Saturday, September 11, 2010

Sunday Scribbles IL

I have a project. It relates to the book that I'm reading, and it's only taken me 15 months to get around to actually starting.
What I needed was The Book. I have tried a couple of the normally excellent bright yellow "Idiot's Guide To.." books, but even they haven't been basic enough. They've assumed that the reader has at least some initial instinctive abilities, or has somehow already graduated past the first, very basic, step.
The book I have is slim, and has attrractive pictures. I found it in the Junior section of the Library. Working in a Library is handy: no-one looks at you when you browse the kids' section.
The book is called "Look Mom! I built my own Website!", and was writted / put together by an excellent chap, name of Zohar Amihud. "You don't mess with the Zohar" scampered embarassingly across my cranium when I saw his / her name.
Which reminds me: a perfect way of identifying a stranger as someone you'd like to continue to converse with. Ask them their opinion of Adam Sandler.
Anyway. I am going to actually start building my own website, with the help of a book puiblished for 10-year-olds. And here's the thing: I understand it. So, watch this space.
The weather continues to be grey and soggy for our two-week break, so were wombling about doing indoor things. Yesterday we went to the always excellent Auckland Memorial Museum. It is truly superb, and of an international standard. Their current exhibition, "From Kai to Pie", is a thing of wonder. For overseas readers: Kai (pronounced Kye) is Maori for food, while the ubiquitous pie is a New Zealander's favourite take-away meal. The annual best pie competition can be worth tens, possibly hundreds, of thousands of dollars in trade for the winning baker....
There was a live Thai Kai cooking demonstration. A Thai feed for lunch, two bucks. Then there were the exhibits themselves. Excellent,educational, fun. A terrific way of filling three hours.
Today - we're off to the movies. Again. This time, to see the new Leonardo de Cappucino movie, "Inception". I've heard / read wildly varying reviews. I hope it works out well, and that LdC doesn't have to scrunch his face up to show anguish. I've forgiven him the appalling boat movie thing he starred in... that titanically horrible movie, what was it now? He is a fine actor, really, except for when he scrunches his face up in anguish. Then he just looks silly.
Reading: Well, you know. "Look Mom! I built my own website!", Zohan (Not Adam Sandler) Amihud.
Listening to: Jimmy Page and Robert Plant, "No Quarter".
More "Paper Heroes":
And that coast is, of course, secure: no-one would be mad enough to land down there. Not for another 12,000 years or so, anyway.
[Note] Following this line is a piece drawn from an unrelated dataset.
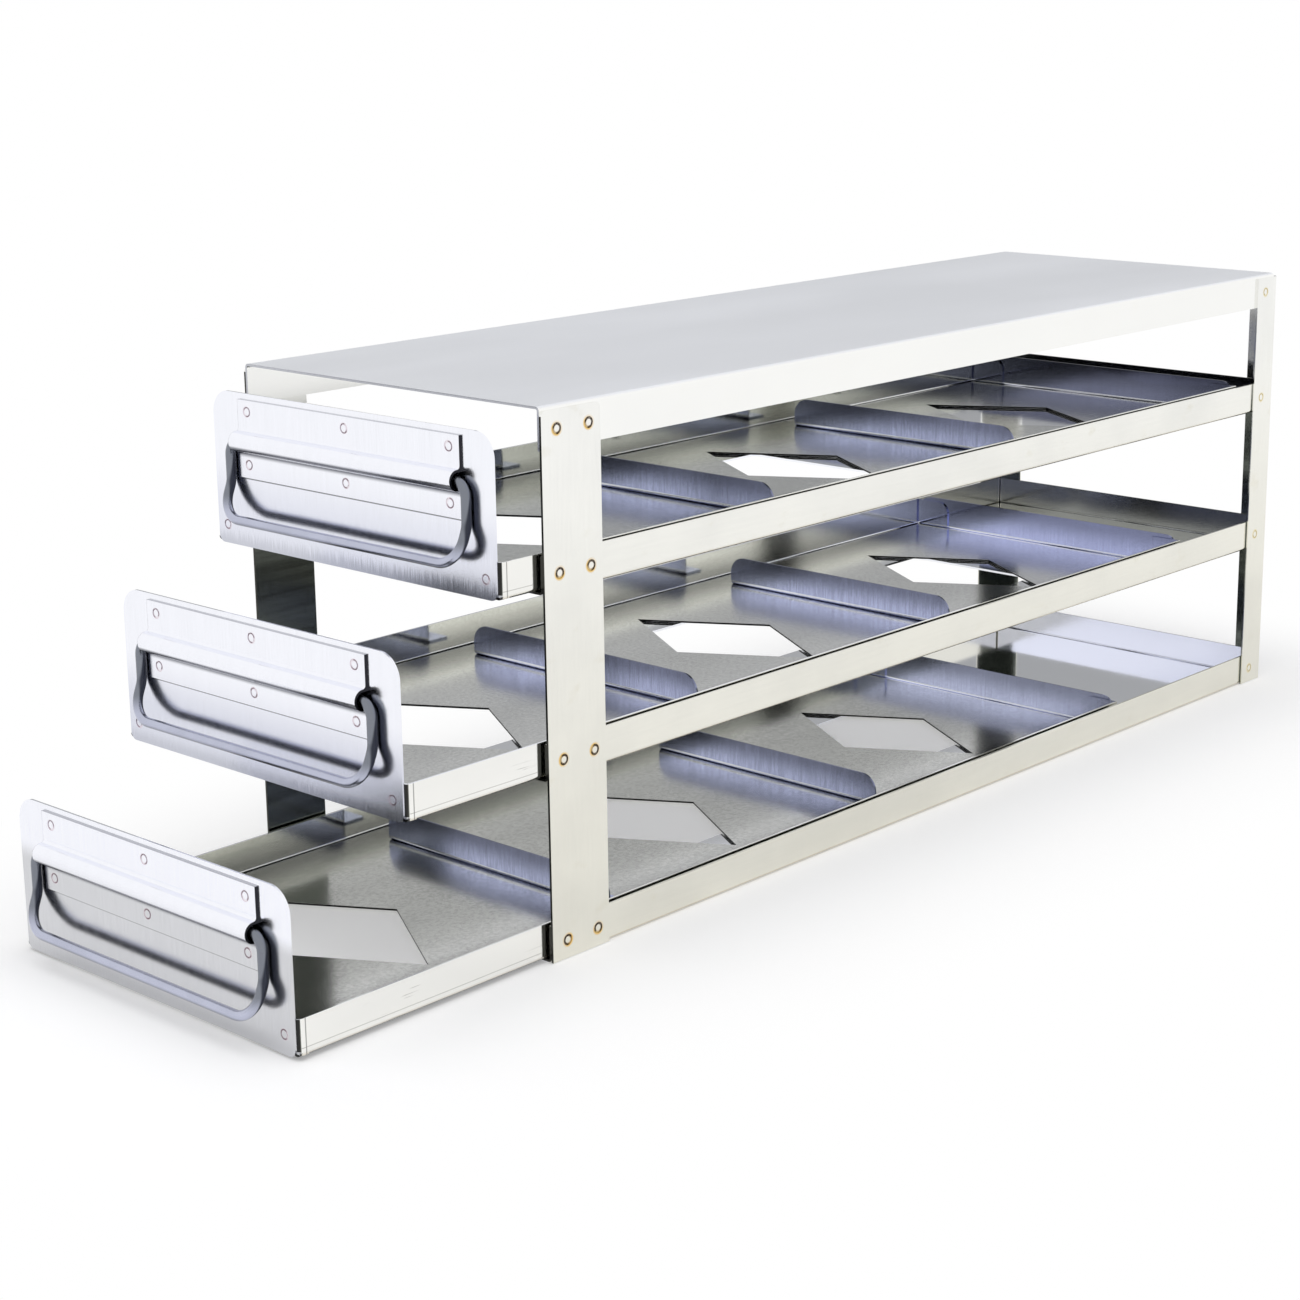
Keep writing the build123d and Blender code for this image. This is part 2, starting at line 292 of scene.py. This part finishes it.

The Equus watched Fox’s finger trace the line, across to Buffalo, a great city of 10,000 people. But there were not enough Unders there: perhaps they could bring some back from Francisco. Then Detroit, and then the long way around what used to be Chicago. On across the Plains, to Salt Lake City, where there was still a pocket of independence. Even now, the Henrys had to seek permission to go through the area. That rankled with The Equus, and he made a note to stamp these Mormonites out, once and for all. Perhaps on the return journey. Yes, cause them no problem on the way west, lull their suspicions. Then rip their bowels out on the way back.
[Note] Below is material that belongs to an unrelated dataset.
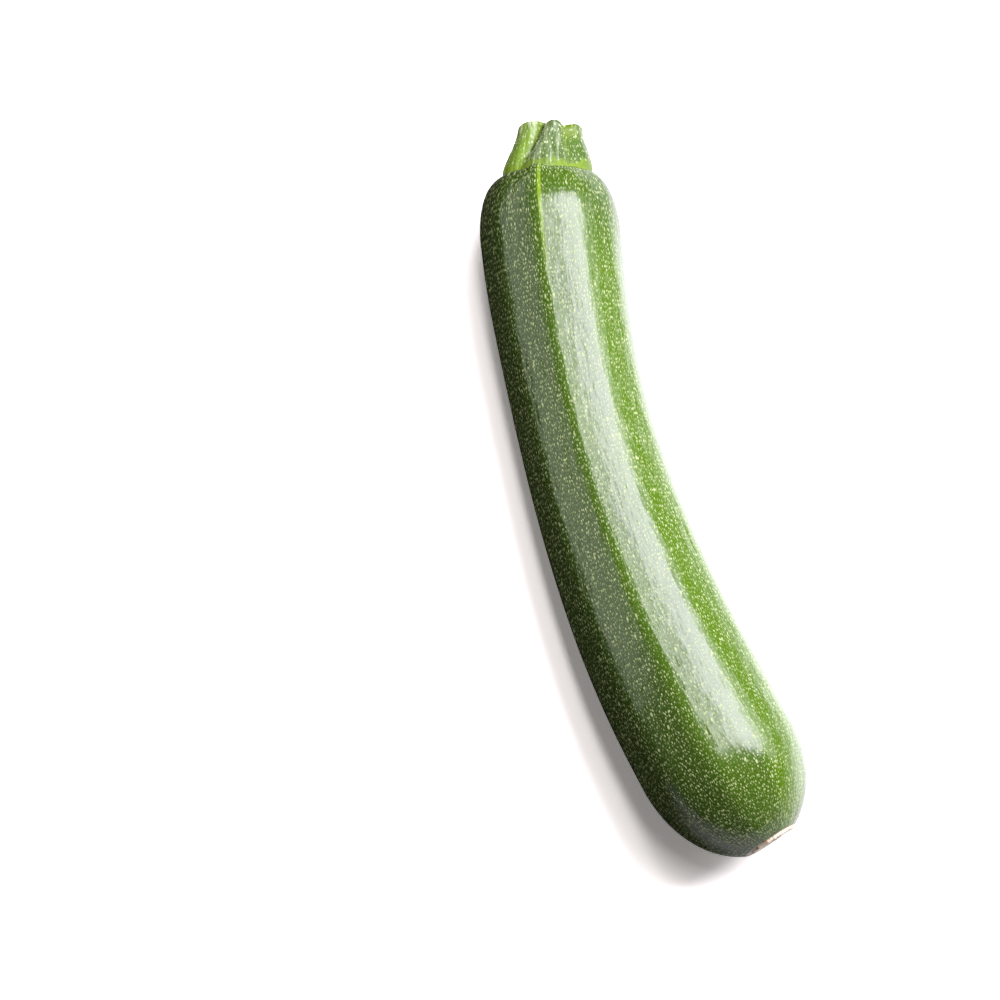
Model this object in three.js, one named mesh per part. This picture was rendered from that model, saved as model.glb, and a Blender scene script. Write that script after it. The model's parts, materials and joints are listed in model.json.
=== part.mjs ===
// A courgette: a softly ribbed fruit that lies on its side, with its short cut stem.
// Millimetres. The ground is z = 0, and the origin is under the middle of the courgette.
// The stem points to +Y, and the fruit's gentle bend is hollow on its +X side.
import * as THREE from 'three';

const { degToRad, lerp, smoothstep } = THREE.MathUtils;

// The fruit's axis is a level arc that runs from the stem's seat to the blossom scar.
const FRUIT_LENGTH = 189;
const BEND = degToRad(29.5);
const BEND_RADIUS = FRUIT_LENGTH / BEND;

// Distances along that axis from the seat, and the radius of the ridges there.
const SEAT_RADIUS = 12;
const SHOULDER = { at: 16.7, radius: 19.1 };
const NECK = { at: 60, radius: 18.3 };
const BELLY = { at: 150, radius: 21.6 };
const BLOSSOM_END_REACH = 28.8;

// Ten lengthwise ridges with nearly flat facets between them, sharp and soft by turns.
// Angles round the axis run from straight up towards +X.
const RIDGES = 10;
const RIDGE_SPAN = (2 * Math.PI) / RIDGES;
const RIDGE_TURN = degToRad(-12);
const SHARP_EDGE = degToRad(2.5);
const SOFT_EDGE = degToRad(6.5);
const FLATNESS = { seat: 0.5, middle: 0.78, scar: 0.15 };
const FLAT_FROM = 30;
const FADE = { from: 110, to: 186 };

// The dried blossom scar: a ragged rim, a shallow corky dish and a small nub.
const SCAR_RIM = { radius: 7.4, height: 0.5 };
const SCAR_DISH = { radius: 5.6, depth: 0.35 };
const SCAR_NUB = { radius: 1.3, height: 0.4 };

// The underside is pressed level by this much, so the fruit rests on a narrow flat strip.
const REST_CUT = 0.45;

// The stem flares to the seat, has five lobes and leans a little towards the hollow side.
const STEM_GAP = 0.3;
const STEM_SHIFT = 0.5;
const STEM_LENGTH = 13.8;
const STEM_FOOT_RADIUS = 12.2;
const STEM_TOP_RADIUS = 9.1;
const STEM_EDGE = 1.3;
const STEM_FOOT_EDGE = 0.5;
const STEM_LEAN = 1.2;

// Its cut end slopes down towards the hollow side, sinks in the middle and dips at grooves.
const CUT_SLOPE = 0.5;
const CUT_SINK = 0.5;
const GROOVE_DIP = 3.4;

// Grooves between the lobes: degrees round the stem at its foot and at its cut end,
// depth as a share of the radius, and width in degrees.
const GROOVES = [
  { foot: -43, top: -13, depth: 0.3, width: 12 },
  { foot: 29, top: 35, depth: 0.26, width: 15 },
  { foot: 101, top: 106, depth: 0.22, width: 16 },
  { foot: 173, top: 182, depth: 0.26, width: 14 },
  { foot: 245, top: 264, depth: 0.22, width: 17 },
];
const GROOVE_AT_FOOT = 0.3;

const FRUIT_COLUMNS = 40;
const STEM_COLUMNS = 60;

// Radius of the ridges without the rounded ends, at a distance along the axis.
function girth(along) {
  const toNeck = smoothstep(along, SHOULDER.at, NECK.at);
  const toBelly = smoothstep(along, NECK.at, BELLY.at);
  return lerp(SHOULDER.radius, NECK.radius, toNeck) + (BELLY.radius - NECK.radius) * toBelly;
}

// How flat the facets are between their ridges: 0 is a round fruit, 1 a ten-sided one.
function flatness(along) {
  const body = lerp(FLATNESS.seat, FLATNESS.middle, smoothstep(along, 0, FLAT_FROM));
  return lerp(body, FLATNESS.scar, smoothstep(along, FADE.from, FADE.to));
}

// Share of a ridge's radius that the surface has at an angle round the axis.
function ridged(angle, flat) {
  const turn = (angle - RIDGE_TURN) / RIDGE_SPAN;
  const sharpness = (1 + Math.cos(Math.PI * turn)) / 2;
  const edge = lerp(SOFT_EDGE, SHARP_EDGE, sharpness);
  const offRidge = Math.hypot((turn - Math.round(turn)) * RIDGE_SPAN, edge);
  const facet = Math.cos(RIDGE_SPAN / 2) / Math.cos(RIDGE_SPAN / 2 - offRidge);
  return lerp(1, facet, flat);
}

// Height of the axis that lets the underside of every section meet the ground.
function axisHeight(along) {
  const underside = ridged(Math.PI, flatness(along));
  return girth(along) * underside - REST_CUT;
}

// A closed solid turned round an axis. The profile holds radius and distance along the
// axis from one pole to the other, and place gives the point for them and an angle.
function turned(profile, columns, place) {
  const geometry = new THREE.LatheGeometry(profile, columns, RIDGE_TURN);
  const position = geometry.attributes.position;
  for (let column = 0; column <= columns; column++) {
    const angle = RIDGE_TURN + ((column % columns) / columns) * 2 * Math.PI;
    profile.forEach(({ x: radius, y: along }, row) => {
      const point = place(radius, along, angle);
      position.setXYZ(column * profile.length + row, point.x, point.y, point.z);
    });
  }
  geometry.computeVertexNormals();
  return geometry;
}

// Points of a curve between two parameters, as many steps as given, ends included.
function sampled(from, to, steps, curve) {
  return Array.from({ length: steps + 1 }, (_, i) => curve(lerp(from, to, i / steps)));
}

// The fruit's profile, as radius and distance from the seat, from the scar to the seat.
function fruitProfile() {
  const rimTurn = Math.acos(SCAR_RIM.radius / BELLY.radius);
  const endFrom = FRUIT_LENGTH - BLOSSOM_END_REACH * Math.sin(rimTurn);
  const scar = [
    [0, FRUIT_LENGTH + SCAR_NUB.height - SCAR_DISH.depth],
    [SCAR_NUB.radius, FRUIT_LENGTH - SCAR_DISH.depth],
    [SCAR_DISH.radius * 0.7, FRUIT_LENGTH - SCAR_DISH.depth],
    [SCAR_DISH.radius, FRUIT_LENGTH],
    [(SCAR_DISH.radius + SCAR_RIM.radius) / 2, FRUIT_LENGTH + SCAR_RIM.height],
    [SCAR_RIM.radius, FRUIT_LENGTH + SCAR_RIM.height * 0.6],
  ];
  const blossomEnd = sampled(rimTurn, 0, 14, (turn) => [
    BELLY.radius * Math.cos(turn),
    endFrom + BLOSSOM_END_REACH * Math.sin(turn),
  ]);
  const body = sampled(endFrom, SHOULDER.at, 30, (along) => [girth(along), along]);
  const shoulder = sampled(Math.PI / 2, 0, 9, (turn) => [
    SEAT_RADIUS + (SHOULDER.radius - SEAT_RADIUS) * Math.sin(turn),
    SHOULDER.at * (1 - Math.cos(turn)),
  ]);
  const seat = [
    [SEAT_RADIUS / 2, 0],
    [0, 0],
  ];
  const points = [...scar, ...blossomEnd, ...body.slice(1), ...shoulder.slice(1), ...seat];
  return points.map(([radius, along]) => new THREE.Vector2(radius, -along));
}

// A point of the fruit, bent round the arc and pressed level where it meets the ground.
function onFruit(radius, behind, angle) {
  const along = -behind;
  const distance = radius * ridged(angle, flatness(along));
  const turn = along / BEND_RADIUS - BEND / 2;
  const fromCentre = BEND_RADIUS - distance * Math.sin(angle);
  const height = axisHeight(along) + distance * Math.cos(angle);
  return new THREE.Vector3(
    BEND_RADIUS - fromCentre * Math.cos(turn),
    -fromCentre * Math.sin(turn),
    Math.max(height, 0),
  );
}

// The stem's profile, as radius and height over the seat, from its foot to its cut end.
function stemProfile() {
  const sideTop = STEM_LENGTH - STEM_EDGE;
  const side = sampled(STEM_FOOT_EDGE, sideTop, 12, (height) => [
    lerp(STEM_FOOT_RADIUS, STEM_TOP_RADIUS, smoothstep(height, 0, sideTop)),
    height,
  ]);
  const rim = sampled(0, Math.PI / 2, 4, (turn) => [
    STEM_TOP_RADIUS - STEM_EDGE * (1 - Math.cos(turn)),
    sideTop + STEM_EDGE * Math.sin(turn),
  ]);
  const foot = [
    [0, 0],
    [STEM_FOOT_RADIUS / 2, 0],
    [STEM_FOOT_RADIUS - STEM_FOOT_EDGE, 0],
  ];
  const cut = [
    [STEM_TOP_RADIUS * 0.65, STEM_LENGTH - CUT_SINK * 0.5],
    [STEM_TOP_RADIUS * 0.35, STEM_LENGTH - CUT_SINK],
    [0, STEM_LENGTH - CUT_SINK],
  ];
  return [...foot, ...side, ...rim.slice(1), ...cut].map(([x, y]) => new THREE.Vector2(x, y));
}

// How deep the grooves cut at an angle and at a share of the stem's height.
function grooved(angle, rise) {
  const cuts = GROOVES.map(({ foot, top, depth, width }) => {
    const centre = degToRad(lerp(foot, top, rise));
    const off = (2 * Math.sin((angle - centre) / 2)) / degToRad(width);
    return depth * Math.exp(-off * off);
  });
  return cuts.reduce((sum, cut) => sum + cut) * lerp(GROOVE_AT_FOOT, 1, rise);
}

// A point of the stem in its own frame, with the height that its uneven cut gives it.
function onStem(radius, height, angle) {
  const rise = height / STEM_LENGTH;
  const depth = grooved(angle, rise);
  const outward = Math.min(radius / STEM_TOP_RADIUS, 1);
  const distance = radius * (1 - depth);
  const uneven = CUT_SLOPE * Math.sin(angle) + GROOVE_DIP * depth;
  return new THREE.Vector3(
    distance * Math.sin(angle) + STEM_LEAN * rise,
    height - uneven * outward * smoothstep(rise, 0.5, 1),
    distance * Math.cos(angle),
  );
}

const skin = new THREE.MeshStandardMaterial({ color: 0x3f6a24, roughness: 0.3, metalness: 0 });
const stalk = new THREE.MeshStandardMaterial({ color: 0x7fa43a, roughness: 0.55, metalness: 0 });

const fruit = new THREE.Mesh(turned(fruitProfile(), FRUIT_COLUMNS, onFruit), skin);
fruit.name = 'fruit';

const stem = new THREE.Mesh(turned(stemProfile(), STEM_COLUMNS, onStem), stalk);
stem.name = 'stem';
const seatCentre = onFruit(0, 0, 0);
stem.rotation.z = -BEND / 2;
stem.position.set(STEM_SHIFT, STEM_GAP, 0).applyEuler(stem.rotation).add(seatCentre);

const courgette = new THREE.Group();
courgette.add(fruit, stem);
const middle = new THREE.Box3().setFromObject(courgette).getCenter(new THREE.Vector3());
courgette.position.set(-middle.x, -middle.y, 0);

export default courgette;
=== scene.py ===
# %% [markdown]
# A courgette is a young fruit, picked with a short piece of its stalk. Its form follows a rule:
# a round bar that bends a little, swells towards the blossom end and has ten soft ridges. So the
# fruit, the stem and the blossom scar are each grown by a Geometry Nodes tree from a few sizes,
# and their colours come from shader nodes that follow the same rule. Sculpting by hand would also
# give the form, but a rule keeps the ridges, the speckles and the bend in step with each other.
# The CAD model is loaded first: it fixes the place and the size of everything that is made here.

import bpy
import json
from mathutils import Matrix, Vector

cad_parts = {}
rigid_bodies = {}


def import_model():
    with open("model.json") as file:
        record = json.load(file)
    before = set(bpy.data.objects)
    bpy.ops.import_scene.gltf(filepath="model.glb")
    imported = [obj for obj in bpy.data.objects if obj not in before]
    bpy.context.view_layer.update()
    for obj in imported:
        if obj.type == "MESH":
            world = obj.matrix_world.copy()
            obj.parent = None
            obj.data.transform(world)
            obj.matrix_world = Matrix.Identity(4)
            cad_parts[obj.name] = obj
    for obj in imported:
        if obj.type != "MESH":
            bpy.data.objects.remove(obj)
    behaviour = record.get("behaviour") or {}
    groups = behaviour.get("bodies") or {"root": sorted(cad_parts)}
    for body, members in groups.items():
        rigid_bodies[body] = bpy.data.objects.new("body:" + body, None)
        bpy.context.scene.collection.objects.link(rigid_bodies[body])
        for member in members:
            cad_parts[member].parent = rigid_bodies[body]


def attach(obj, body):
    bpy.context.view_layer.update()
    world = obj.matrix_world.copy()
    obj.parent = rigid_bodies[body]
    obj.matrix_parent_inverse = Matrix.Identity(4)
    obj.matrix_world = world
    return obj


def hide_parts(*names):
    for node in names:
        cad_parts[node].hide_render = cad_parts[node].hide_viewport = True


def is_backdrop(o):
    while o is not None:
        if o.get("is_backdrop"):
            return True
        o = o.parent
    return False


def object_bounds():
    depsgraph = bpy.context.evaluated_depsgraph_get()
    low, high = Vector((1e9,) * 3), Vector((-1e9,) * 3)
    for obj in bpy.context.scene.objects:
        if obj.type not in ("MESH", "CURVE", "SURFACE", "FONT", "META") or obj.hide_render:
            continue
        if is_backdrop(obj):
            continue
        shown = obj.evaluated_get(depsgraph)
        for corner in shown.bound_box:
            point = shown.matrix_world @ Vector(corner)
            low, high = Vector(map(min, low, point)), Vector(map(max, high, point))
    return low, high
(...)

After the Salt Lake, strike west to Sacramento, then on into San Francisco. The city had to be made secure. The Installation was twenty miles from the city, and that made it invaluable.
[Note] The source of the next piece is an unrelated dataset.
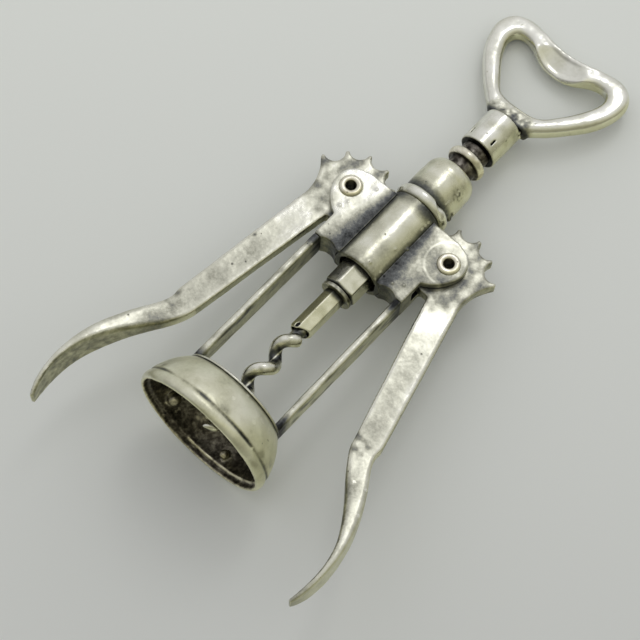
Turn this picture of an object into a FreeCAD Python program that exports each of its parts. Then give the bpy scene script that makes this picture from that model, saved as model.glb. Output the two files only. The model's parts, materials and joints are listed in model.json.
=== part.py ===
import FreeCAD, Part
import math
import os
from FreeCAD import Vector

# Wing corkscrew with a cap-lifter handle, in millimetres.
# The origin is the centre of the bell's mouth. +Y runs up the spindle to the handle,
# +X points to the right lever and +Z to the front. It is modelled as it lies at rest:
# levers nearly down, spindle nearly up.

# --- bell
mouth_radius = 21.5
mouth_land = 2.0
mouth_edge = 0.9
bell_wall = 1.5
band_bulge = 0.75
band_height = 3.3
groove_depth = 0.5
groove_width = 0.8
bell_height = 14.4
bell_bulge = 0.7
bell_ledge = 0.8
roof_inset = 4.3
roof_thickness = 0.9
roof_seat = 3.0

# --- posts
post_width = 2.4
post_foot_depth = 7.6
post_inset = 0.3
post_rounding = 0.9
post_length = 52.7

# --- rack and its ring nut
ring_pitch = 7.0
ring_count = 6
ring_depth = 1.8
ring_root_width = 2.7
ring_tip_width = 1.5
stop_ring_width = 3.4
sleeve_wall = 1.75
stop_ring_below_top = 4.9
nut_height = 10.0
nut_corner_radius = 5.8
nut_below_barrel = 8.2
rack_shown = 10.8

# --- barrel, collar and cap
barrel_length = 27.3
barrel_wall = 1.8
spigot_wall = 0.9
spigot_length = 6.0
collar_height = 3.5
collar_overhang = 0.75
collar_bulge = 1.25
cap_wall = 0.4
cap_bulge = 0.45
cap_height = 14.0
cap_side_height = 9.6
cap_lip = 0.3

# --- lugs
lug_depth = 10.0
lug_eye_radius = 5.6
lug_rise = 26.3
lug_top_round = 4.4
lug_waist_rise = 8.6
lug_arch = 1.0
root_fillet = 2.4

# --- levers
pivot_rise = 18.7
tooth_pitch_angle = 31.0
pitch_line_depth = 0.35
tooth_above_pitch = 0.65
tooth_count = 7
first_tooth_angle = 5.7
tooth_tip_width = 1.1
tooth_root_depth = 2.7
horn_extra = 1.3
lever_thickness = 4.2
arm_length = 60.0
arm_lap = 5.0
arm_root_width = 9.8
arm_end_width = 8.6
arm_offset = 3.3
arm_end_offset = 2.7
arm_rounding = 0.6
pad_depth = 12.0
pad_sweep = 7.0
left_pad_length = 52.8
right_pad_length = 50.4
left_pad_bend = 1.9
right_pad_bend = -1.5
left_lever_angle = 8.5
right_lever_angle = 15.5

# --- rivets
rivet_radius = 2.3
rivet_wall = 0.65
rivet_head_radius = 3.2
rivet_head_height = 0.75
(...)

It worried the Equus that his deputy in San Francisco had allowed the situation to deteriorate as badly as he had. If I can’t rely on my own brother, the Equus thought, then who can I depend on? He recalled that Fox had argued against posting Ronnie to this post, and that he had waved away the scabby man’s protests. Maybe he was right, and Ronnie needed the .45 cure. He’d think on it. Meantime, the train was rocking along, making an impressive 30 miles an hour, moving west. The Equus had some time to pass, so he stood, stretched, and said, “Woman! Where is Woman? Have her sent to me.”